A molecular study on the behavior of polyethoxylated alkyl ethers surfactants in a water/n-alkane interface

Abstract

Advanced oil recovery in oil/water and water/oil emulsions is a scientific and technological challenge, and efficient technologies depend on the water/oil interface properties. Due to their amphiphilic nature, surfactants are used to modify these interfacial properties to increase oil recovery and stabilize droplets in emulsification processes. Poly-(oxyethylene) alkyl ethers are a class of non-ionic surfactants often used as reference detergents due to their relatively simple structure compared to typical commercial surfactants. This tunable structure allows a design to tailor the substance’s properties to the desired application. Here, we conduct molecular dynamics simulations to obtain both macroscopic and microscopic properties of water/n-heptane interfacial systems in the presence of these surfactants.
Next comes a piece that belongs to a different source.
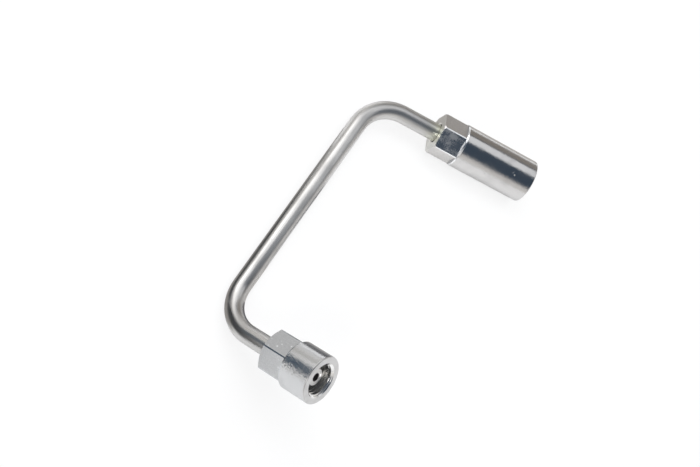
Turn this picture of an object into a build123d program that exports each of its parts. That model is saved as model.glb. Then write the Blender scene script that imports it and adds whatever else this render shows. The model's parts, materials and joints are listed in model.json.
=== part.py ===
from build123d import *
from math import cos, degrees, hypot, radians, sin, sqrt, tan
import os

# Bent high-pressure tube with a captive union nut on each leg, lying as it comes to rest.
# Origin: centre of the tube's end face in the long nut. +X: out of that nut's mouth. +Z: up.

# The tube and its route, measured between the corners where the straight runs would meet
tube_od = 8.0
tube_bore = 3.5
bend_radius = 18.5
middle_length = 121.0
front_leg = 51.4
long_leg = 74.1
front_turn = 83.0
long_turn = 77.5
leg_twist = 41.5

# The cone head formed on each end of the tube
end_face_d = 6.9
head_d = 11.0
cone_half_angle = 30.0
head_land = 0.5
shoulder_half_angle = 45.0
head_round = 0.4

# The thrust collar behind each head
collar_od = 11.9
collar_length = 3.8
collar_seat_depth = 1.0
collar_edge = 0.3
collar_clearance = 0.3
head_gap = 0.4
seat_gap = 0.1

# The union nuts: M14 thread, bored here to its major diameter
across_flats = 17.0
hex_length = 11.3
sleeve_d = 20.0
front_sleeve_length = 13.2
long_sleeve_length = 36.7
thread_d = 14.0
thread_depth = 14.0
mouth_countersink = 0.4
rear_countersink = 0.5
nut_clearance = 0.4
mouth_edge = 0.3
shoulder_chamfer = 1.0
corner_relief = 0.1

# The rear of each hexagon is turned back to a round face
front_face_d = 16.6
front_chamfer_angle = 30.0
long_face_d = 18.4
long_chamfer_angle = 55.0

# Where the nuts stand: how far back from the head, and how far turned on the tube
front_slack = 2.6
long_slack = 0.0
front_hex_turn = 26.0
long_hex_turn = 6.0

tube_r = tube_od / 2
bore_r = tube_bore / 2
head_r = head_d / 2
sleeve_r = sleeve_d / 2
thread_r = thread_d / 2
hex_blank_r = across_flats / sqrt(3) - corner_relief
nut_bore_r = tube_r + nut_clearance
collar_bore_r = tube_r + collar_clearance

cone_length = (head_d - end_face_d) / 2 / tan(radians(cone_half_angle))
shoulder_length = (head_r - tube_r) / tan(radians(shoulder_half_angle))
head_length = cone_length + head_land + shoulder_length

# How far behind the tube's end face the collar's front and the nut's inner seat stand
seat_mouth_r = collar_bore_r + collar_seat_depth * tan(radians(shoulder_half_angle))
seat_depth = cone_length + head_land + (head_r - seat_mouth_r) / tan(radians(shoulder_half_angle))
collar_setback = seat_depth + head_gap
nut_seat_setback = collar_setback + collar_length + seat_gap


def middle_direction(dip):
    """Direction from the long corner to the front corner, dipping below level by an angle."""
    level = sin(radians(long_turn)) * cos(radians(dip))
    fall = sin(radians(long_turn)) * sin(radians(dip))
    return Vector(-cos(radians(long_turn)), -level, -fall)


def side_direction(middle):
    """Direction square to the middle run towards which the front leg turns."""
    inward = (Vector(1, 0, 0) - middle * middle.X).normalized()
    upward = middle.cross(inward)
    return inward * cos(radians(leg_twist)) + upward * sin(radians(leg_twist))


def lowest_centre(dip):
    """Height of the lowest point of the centreline, which lies in the front bend."""
    middle = middle_direction(dip)
    side = side_direction(middle)
    bend_start = middle * (middle_length - bend_radius * tan(radians(front_turn / 2)))
    return bend_start.Z + bend_radius * (side.Z - hypot(side.Z, middle.Z))


# The long sleeve lies on the floor. The middle run dips until the front bend touches it too.
rest_dip = 0.0
for step in range(20):
    bend_gap = lowest_centre(rest_dip) - tube_r + sleeve_r
    rest_dip += degrees(bend_gap / (middle_length * sin(radians(long_turn))))

middle_axis = middle_direction(rest_dip)
side_axis = side_direction(middle_axis)
front_axis = middle_axis * cos(radians(front_turn)) + side_axis * sin(radians(front_turn))
long_axis = Vector(1, 0, 0)

long_end = Vector(0, 0, 0)
long_corner = long_end - long_axis * long_leg
front_corner = long_corner + middle_axis * middle_length
front_end = front_corner + front_axis * front_leg


def upright_plane(origin, axis, turn=0.0):
    """Plane square to an axis, its x direction as near to upright as it goes, then turned."""
    up = (Vector(0, 0, 1) - axis * axis.Z).normalized()
    return Plane(origin=origin, x_dir=up.rotate(Axis((0, 0, 0), axis), turn), z_dir=axis)


def profile_plane(plane):
    """Plane to draw a turned profile on: x is the radius and y runs along the turning axis."""
    return Plane(origin=plane.origin, x_dir=plane.x_dir, z_dir=plane.x_dir.cross(plane.z_dir))


def turning_axis(plane):
    return Axis(plane.origin, plane.z_dir)


def union_nut(mouth, sleeve_length, face_d, chamfer_angle):
    """A nut turned from bar, with six flats milled behind its sleeve. z runs out of the mouth."""
    face_r = face_d / 2
    nut_length = hex_length + sleeve_length
    chamfer_length = (hex_blank_r - face_r) * tan(radians(chamfer_angle))
    with BuildPart() as nut:
        with BuildSketch(profile_plane(mouth)):
            with BuildLine():
                Polyline(
                    (thread_r + mouth_countersink, 0),
                    (sleeve_r - mouth_edge, 0),
                    (sleeve_r, -mouth_edge),
                    (sleeve_r, shoulder_chamfer - sleeve_length),
                    (hex_blank_r, -sleeve_length),
                    (hex_blank_r, chamfer_length - nut_length),
                    (face_r, -nut_length),
                    (nut_bore_r + rear_countersink, -nut_length),
                    (nut_bore_r, rear_countersink - nut_length),
                    (nut_bore_r, -thread_depth),
                    (thread_r, -thread_depth),
                    (thread_r, -mouth_countersink),
                    close=True,
                )
            make_face()
        revolve(axis=turning_axis(mouth))
        with BuildSketch(mouth.offset(-nut_length)):
            Circle(across_flats)
            RegularPolygon(across_flats / 2, side_count=6, major_radius=False, mode=Mode.SUBTRACT)
        extrude(amount=hex_length, mode=Mode.SUBTRACT)
    return nut


def thrust_collar(front):
    """A ring whose conical front seats on the head's shoulder. z runs towards the head."""
    collar_r = collar_od / 2
    with BuildPart() as collar:
        with BuildSketch(profile_plane(front)):
            with BuildLine():
                Polyline(
                    (seat_mouth_r, 0),
                    (collar_r - collar_edge, 0),
                    (collar_r, -collar_edge),
                    (collar_r, collar_edge - collar_length),
                    (collar_r - collar_edge, -collar_length),
                    (collar_bore_r, -collar_length),
                    (collar_bore_r, -collar_seat_depth),
                    close=True,
                )
            make_face()
        revolve(axis=turning_axis(front))
    return collar


# The tube: outside swept between the two necks, a turned head on each end, bored right through
ends = [upright_plane(front_end, front_axis), upright_plane(long_end, long_axis)]
front_neck = front_end - front_axis * head_length
long_neck = long_end - long_axis * head_length

with BuildPart() as tube:
    with BuildLine() as outside_route:
        FilletPolyline(front_neck, front_corner, long_corner, long_neck, radius=bend_radius)
    with BuildSketch(Plane(origin=front_neck, z_dir=-front_axis)):
        Circle(tube_r)
    sweep(path=outside_route.line)
    for end in ends:
        with BuildSketch(profile_plane(end)) as head:
            with BuildLine():
                Polyline(
                    (0, 0),
                    (end_face_d / 2, 0),
                    (head_r, -cone_length),
                    (head_r, -cone_length - head_land),
                    (tube_r, -head_length),
                    (0, -head_length),
                    close=True,
                )
            make_face()
            fillet(head.vertices().group_by(Axis.X)[-1], radius=head_round)
        revolve(axis=turning_axis(end))
    with BuildLine() as bore_route:
        FilletPolyline(front_end, front_corner, long_corner, long_end, radius=bend_radius)
    with BuildSketch(Plane(origin=front_end, z_dir=-front_axis)):
        Circle(bore_r)
    sweep(path=bore_route.line, mode=Mode.SUBTRACT)

# Each nut seats on its collar, and both stand back from the head by the same slack
front_mouth = front_end + front_axis * (thread_depth - nut_seat_setback - front_slack)
long_mouth = long_end + long_axis * (thread_depth - nut_seat_setback - long_slack)
front_collar_front = front_end - front_axis * (collar_setback + front_slack)
long_collar_front = long_end - long_axis * (collar_setback + long_slack)

front_nut = union_nut(
    upright_plane(front_mouth, front_axis, front_hex_turn),
    front_sleeve_length, front_face_d, front_chamfer_angle,
)
long_nut = union_nut(
    upright_plane(long_mouth, long_axis, long_hex_turn),
    long_sleeve_length, long_face_d, long_chamfer_angle,
)
front_collar = thrust_collar(upright_plane(front_collar_front, front_axis))
long_collar = thrust_collar(upright_plane(long_collar_front, long_axis))

tube.part.label = "tube"
front_nut.part.label = "front_nut"
long_nut.part.label = "long_nut"
front_collar.part.label = "front_collar"
long_collar.part.label = "long_collar"

os.makedirs("parts", exist_ok=True)
export_step(tube.part, "parts/tube.step")
export_step(front_nut.part, "parts/front_nut.step")
export_step(long_nut.part, "parts/long_nut.step")
export_step(front_collar.part, "parts/front_collar.step")
export_step(long_collar.part, "parts/long_collar.step")

print(f"dip {rest_dip:.3f} deg, front corner {front_corner}, front axis {front_axis}")
print(f"front end {front_end}, front mouth {front_mouth}, long mouth {long_mouth}")
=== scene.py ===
# %% [markdown]
# # A bent high-pressure tube with its two union nuts
# The object is a steel tube, bent twice, with a cone-shaped head formed on each end. A loose
# thrust collar and a union nut sit behind each head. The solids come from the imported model, and
# this script gives them the surfaces that the photograph shows: satin drawn steel on the tube,
# turned and milled zinc-plated steel on the nuts, and real threads in the nuts' mouths.

# %% Load the solids
import json
from math import atan2, cos, pi, radians, sin, sqrt, tan

import bmesh
import bpy
from mathutils import Matrix, Vector
from mathutils.geometry import intersect_line_line


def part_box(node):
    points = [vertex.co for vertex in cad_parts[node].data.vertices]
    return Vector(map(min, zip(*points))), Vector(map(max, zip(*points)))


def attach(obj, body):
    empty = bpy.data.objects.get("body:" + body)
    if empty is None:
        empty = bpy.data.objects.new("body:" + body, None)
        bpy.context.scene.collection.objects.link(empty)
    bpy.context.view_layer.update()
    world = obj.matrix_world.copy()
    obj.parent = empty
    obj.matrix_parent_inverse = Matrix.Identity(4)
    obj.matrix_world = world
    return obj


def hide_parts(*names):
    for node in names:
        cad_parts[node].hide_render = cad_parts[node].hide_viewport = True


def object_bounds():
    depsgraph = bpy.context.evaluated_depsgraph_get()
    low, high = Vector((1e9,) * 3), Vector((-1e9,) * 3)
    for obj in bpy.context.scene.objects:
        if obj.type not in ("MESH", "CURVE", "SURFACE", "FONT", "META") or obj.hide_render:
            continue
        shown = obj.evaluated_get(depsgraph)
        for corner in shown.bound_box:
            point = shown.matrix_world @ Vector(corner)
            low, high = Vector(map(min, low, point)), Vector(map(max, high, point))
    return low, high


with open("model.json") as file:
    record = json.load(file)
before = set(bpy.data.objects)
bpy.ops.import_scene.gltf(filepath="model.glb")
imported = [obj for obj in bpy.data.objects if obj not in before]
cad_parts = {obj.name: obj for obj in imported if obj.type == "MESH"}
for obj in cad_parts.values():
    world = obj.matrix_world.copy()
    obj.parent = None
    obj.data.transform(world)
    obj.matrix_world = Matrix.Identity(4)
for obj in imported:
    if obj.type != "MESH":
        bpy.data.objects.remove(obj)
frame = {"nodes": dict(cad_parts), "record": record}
cad_low, cad_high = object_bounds()
bpy.ops.object.select_all(action="DESELECT")
MM = 0.001  # every size below is in metres, so 5 * MM is five millimetres
print("solids:", ", ".join(sorted(frame["nodes"])))

# %% [markdown]
# ## Where things are
# The record says where each nut's mouth and each end of the tube is, and which way it points.
# Everything below is placed from these points, so a changed solid moves its finish with it. The
# runs of the tube are straight lines, and the corners are where two of those lines meet.


# %% Read places from the record
def mount(name):
    """A mount's place, direction and sizes in metres."""
    found = next(m for m in frame["record"]["mounts"] if m["name"] == name)
    sizes = {key: value * MM for key, value in found["dims"].items()}
    return Vector(found["pos_m"]), Vector(found["axis"]).normalized(), sizes


def corner(place_a, axis_a, place_b, axis_b):
    """The point where two straight runs would meet."""
    near_a, near_b = intersect_line_line(place_a, place_a + axis_a, place_b, place_b + axis_b)
    return (near_a + near_b) / 2


long_end, long_axis, _ = mount("long_cone_seat")
front_end, front_axis, _ = mount("front_cone_seat")
middle_place, middle_axis, middle_sizes = mount("middle_run")
long_mouth = mount("long_thread")[0]
front_mouth = mount("front_thread")[0]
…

We evaluated the effect of both temperature and modifications to the structure of the surfactant model, varying the number of ethylene oxide units in the head group. We verify that their structural properties are specific to maximize stabilizing interactions such as hydrogen bonds with water molecules, adopting a folded structure and parallel orientation in regards to the interface. We analyze the Potential of Mean Force (PMF) that shows the affinity of the surfactant to the interface is enhanced as the number of ethoxylated units increases, which is related to the decrease in interfacial tension.